在“任务”页面上完成“查找临近的物品”任务后,尝试向Gorse插入一些反馈。假设Bob是GitHub中几个前端仓库的前端开发人员。我们把他的star行为的反馈写入Gorse。
import "github.com/zhenghaoz/gorse/client"
func main(){
gorse := client.NewGorseClient("http://127.0.0.1:8088", "")
gorse.InsertFeedback([]client.Feedback{
{FeedbackType: "star", UserId: "bob", ItemId: "vuejs:vue", Timestamp: "2022-02-24"},
{FeedbackType: "star", UserId: "bob", ItemId: "d3:d3", Timestamp: "2022-02-25"},
{FeedbackType: "star", UserId: "bob", ItemId: "dogfalo:materialize", Timestamp: "2022-02-26"},
{FeedbackType: "star", UserId: "bob", ItemId: "mozilla:pdf.js", Timestamp: "2022-02-27"},
{FeedbackType: "star", UserId: "bob", ItemId: "moment:moment", Timestamp: "2022-02-28"},})
}
然后从Gorse中获取10个推荐的物品。我们可以发现,前端相关的仓库被推荐给了Bob。

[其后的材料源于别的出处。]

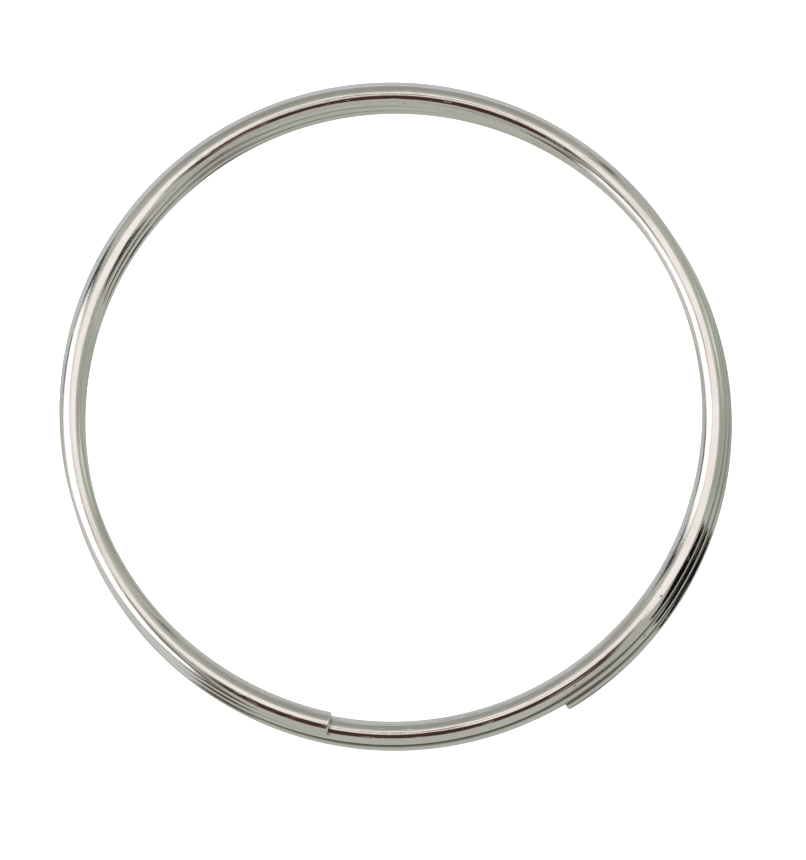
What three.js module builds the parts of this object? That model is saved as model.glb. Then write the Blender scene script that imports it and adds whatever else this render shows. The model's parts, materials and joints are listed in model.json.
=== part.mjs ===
// Split key ring: one length of round spring wire wound into a close coil of almost three turns.
// Millimetres, +Z up. The ring lies flat: its front wire end is on top and its back end underneath.
// A key is pushed under either end, so the half turn behind each end has to bend away from the coil.
// Each of those half turns, or arms, is cut into short stretches that turn on hinges in the cuts.
import * as THREE from 'three';

// The wire
const WIRE_DIAMETER = 2.1;
const END_BEVEL = 0.2; // edge broken round each cut end

// The coil, from the front end (turn 0) to the back end
const MEAN_DIAMETER = 57.9; // wire centre to wire centre, at half height
const TURNS = 2.885;
const TURN_GAP = 0.05; // air left between neighbouring turns
const FRONT_END_ANGLE = -100.9; // degrees anticlockwise from +X, seen from above

// How far a hand-wound coil strays from a true helix
const CONE_PER_TURN = 0.185; // growth of the radius towards the back
const LEAN_PER_TURN = 0.295; // sideways shift of each turn towards the back
const LEAN_ANGLE = -41.5; // its direction, degrees anticlockwise from +X
const FRONT_FLARE = 0.22; // how far the front end stands out
const FRONT_FLARE_TURNS = 0.1;

// The flexing arms
const ARM_TURNS = 0.5;
const ARM_STRETCHES = 6;
const FLEX_GAP = 0.3; // width of the cut at each hinge

// Facets
const SECTION_SIDES = 12;
const STEP_TURNS = 5 / 360;

const PLATED_STEEL = { color: 0xc9c7c2, roughness: 0.16, metalness: 1 };

const WIRE_RADIUS = WIRE_DIAMETER / 2;
const MEAN_RADIUS = MEAN_DIAMETER / 2;
const PITCH = WIRE_DIAMETER + TURN_GAP;
const UP = new THREE.Vector3(0, 0, 1);

// 1 at the wire end, easing to 0 at `reach` turns from it.
function endEase(turnsFromEnd, reach) {
  return Math.max(0, 1 - turnsFromEnd / reach) ** 2;
}

function coilAngle(turn) {
  return THREE.MathUtils.degToRad(FRONT_END_ANGLE) - turn * 2 * Math.PI;
}

// Centre line of the wire, run clockwise and downwards from the front end.
class CoilCentreLine extends THREE.Curve {
  getPoint(u, target = new THREE.Vector3()) {
    return this.atTurn(u * TURNS, target);
  }

  atTurn(turn, target = new THREE.Vector3()) {
    const fromMiddle = turn - TURNS / 2;
    const flare = FRONT_FLARE * endEase(turn, FRONT_FLARE_TURNS);
    const radius = MEAN_RADIUS + CONE_PER_TURN * fromMiddle + flare;
    const angle = coilAngle(turn);
    const leanAngle = THREE.MathUtils.degToRad(LEAN_ANGLE);
    const lean = LEAN_PER_TURN * fromMiddle;
    const x = radius * Math.cos(angle) + lean * Math.cos(leanAngle);
    const y = radius * Math.sin(angle) + lean * Math.sin(leanAngle);
    const z = WIRE_RADIUS + PITCH * (TURNS - turn);
    return target.set(x, y, z);
  }

  // Direction of the wire at a turn, away from the front end.
  directionAtTurn(turn) {
    const reach = STEP_TURNS / 100;
    return this.atTurn(turn + reach).sub(this.atTurn(turn - reach)).normalize();
  }
}

const centreLine = new CoilCentreLine();

function turnsAlong(length) {
  return length / (Math.PI * MEAN_DIAMETER);
}

// One many-sided section of the wire, square to its centre line.
function wireSection(turn, radius) {
  const centre = centreLine.atTurn(turn);
  const along = centreLine.directionAtTurn(turn);
  const outward = new THREE.Vector3().crossVectors(UP, along).normalize();
  const upward = new THREE.Vector3().crossVectors(along, outward);
  const points = [];
  for (let side = 0; side < SECTION_SIDES; side += 1) {
    const angle = (side / SECTION_SIDES) * 2 * Math.PI;
    const point = centre.clone();
    point.addScaledVector(outward, radius * Math.cos(angle));
    point.addScaledVector(upward, radius * Math.sin(angle));
    points.push(point);
  }
  return { centre, points };
}

// Sections of a stretch of wire, with a narrower first or last one where its edge is bevelled.
function stretchSections(from, to, bevelFrom, bevelTo) {
  const bevelTurns = turnsAlong(END_BEVEL);
  const start = bevelFrom ? from + bevelTurns : from;
  const end = bevelTo ? to - bevelTurns : to;
  const steps = Math.max(1, Math.round((end - start) / STEP_TURNS));
  const sections = [];
  if (bevelFrom) sections.push(wireSection(from, WIRE_RADIUS - END_BEVEL));
  for (let step = 0; step <= steps; step += 1) {
    sections.push(wireSection(start + ((end - start) * step) / steps, WIRE_RADIUS));
  }
  if (bevelTo) sections.push(wireSection(to, WIRE_RADIUS - END_BEVEL));
  return sections;
}

// Closed body through a row of sections, with a flat cap on each end.
function loft(sections) {
  const positions = [];
  const triangles = [];
  const ringStart = (ring) => ring * SECTION_SIDES;
  for (const section of sections) {
    for (const point of section.points) positions.push(point.x, point.y, point.z);
  }
  for (let ring = 0; ring < sections.length - 1; ring += 1) {
    for (let side = 0; side < SECTION_SIDES; side += 1) {
      const next = (side + 1) % SECTION_SIDES;
      const near = ringStart(ring);
      const far = ringStart(ring + 1);
      triangles.push(near + side, near + next, far + side);
      triangles.push(near + next, far + next, far + side);
    }
  }
  const last = ringStart(sections.length - 1);
  for (let side = 1; side < SECTION_SIDES - 1; side += 1) {
    triangles.push(0, side + 1, side);
    triangles.push(last, last + side, last + side + 1);
  }
  const geometry = new THREE.BufferGeometry();
  geometry.setAttribute('position', new THREE.Float32BufferAttribute(positions, 3));
  geometry.setIndex(triangles);
  geometry.computeVertexNormals();
  return geometry;
}

function wireMesh(name, from, to, bevelFrom = false, bevelTo = false) {
  const geometry = loft(stretchSections(from, to, bevelFrom, bevelTo));
  const mesh = new THREE.Mesh(geometry, new THREE.MeshStandardMaterial(PLATED_STEEL));
  mesh.name = name;
  return mesh;
}

// The stretches of one arm, numbered from its free end, which is the tip.
function armMeshes(side) {
  const halfGap = turnsAlong(FLEX_GAP) / 2;
  const stretchTurns = ARM_TURNS / ARM_STRETCHES;
  const meshes = [];
  for (let stretch = 1; stretch <= ARM_STRETCHES; stretch += 1) {
    const isTip = stretch === 1;
    const outer = (stretch - 1) * stretchTurns + (isTip ? 0 : halfGap);
    const inner = stretch * stretchTurns - halfGap;
    const name = isTip ? `${side}_tip` : `${side}_stretch_${stretch}`;
    if (side === 'front') meshes.push(wireMesh(name, outer, inner, isTip, false));
    else meshes.push(wireMesh(name, TURNS - inner, TURNS - outer, false, isTip));
  }
  return meshes;
}

function midCoilMesh() {
  const halfGap = turnsAlong(FLEX_GAP) / 2;
  return wireMesh('mid_coil', ARM_TURNS + halfGap, TURNS - ARM_TURNS - halfGap);
}

// Stands the ring on Z = 0 with the middle of its outline on the Z axis.
function standOnOrigin(ring) {
  const box = new THREE.Box3().setFromObject(ring, true);
  const middle = box.getCenter(new THREE.Vector3());
  ring.position.set(-middle.x, -middle.y, -box.min.z);
  ring.updateMatrixWorld(true);
}

const ring = new THREE.Group();
ring.name = 'split_key_ring';
ring.add(...armMeshes('front'), midCoilMesh(), ...armMeshes('back'));
standOnOrigin(ring);

export default ring;
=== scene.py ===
# %% [markdown]
# # A split key ring
# The real thing is one length of round spring wire, wound into a close coil of almost three turns
# and plated with bright nickel. Nothing is joined to it: the two cut ends just lie against the coil,
# and a key is pushed in under one of them and slid round.
# This lesson builds the wire as a mesh, gives it a plated finish, hangs its two cut ends on the
# bodies that open them, and lights it the way shiny wire has to be lit: by what stands around it.

# %% Load the frame
import json
import math

import bpy
import numpy as np
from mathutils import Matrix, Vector


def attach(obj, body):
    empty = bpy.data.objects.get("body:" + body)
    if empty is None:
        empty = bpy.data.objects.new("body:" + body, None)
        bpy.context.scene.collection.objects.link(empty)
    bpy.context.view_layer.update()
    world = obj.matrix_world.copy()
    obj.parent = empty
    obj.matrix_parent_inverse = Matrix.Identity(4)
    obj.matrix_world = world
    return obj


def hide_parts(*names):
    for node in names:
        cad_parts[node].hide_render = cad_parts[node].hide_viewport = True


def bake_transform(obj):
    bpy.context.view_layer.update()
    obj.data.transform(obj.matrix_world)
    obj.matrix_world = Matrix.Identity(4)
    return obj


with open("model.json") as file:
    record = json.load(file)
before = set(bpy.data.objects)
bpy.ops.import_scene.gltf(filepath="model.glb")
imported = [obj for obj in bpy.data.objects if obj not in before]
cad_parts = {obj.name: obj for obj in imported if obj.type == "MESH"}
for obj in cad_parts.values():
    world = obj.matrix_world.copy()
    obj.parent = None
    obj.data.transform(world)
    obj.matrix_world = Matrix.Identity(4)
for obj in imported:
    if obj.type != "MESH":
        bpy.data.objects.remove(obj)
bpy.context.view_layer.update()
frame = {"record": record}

# %% [markdown]
# ## The line that the wire follows
# A coil is a circle that sinks by one wire thickness on each turn, so its centre line is a formula
# and needs no hand-placed points. A real ring is wound by a machine and then pried open and shut, so
# it isn't a perfect helix: each turn is a little wider than the one in front, and lies a little to
# the right of it and nearer to us. The front end springs out a touch. Each of these is one number.
# Places along the wire are counted in turns: 0 is the front cut end and TURNS is the back one.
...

gorse.GetRecommend("bob", "", 10)
["mbostock:d3","nt1m:material-framework","mdbootstrap:vue-bootstrap-with-material-design","justice47:f2-vue","10clouds:cyclejs-cookie","academicpages:academicpages.github.io","accenture:alexia","addyosmani:tmi","1wheel:d3-starterkit","acdlite:redux-promise"]
最终的输出可能与示例不同,因为playground数据集会随时间而变化。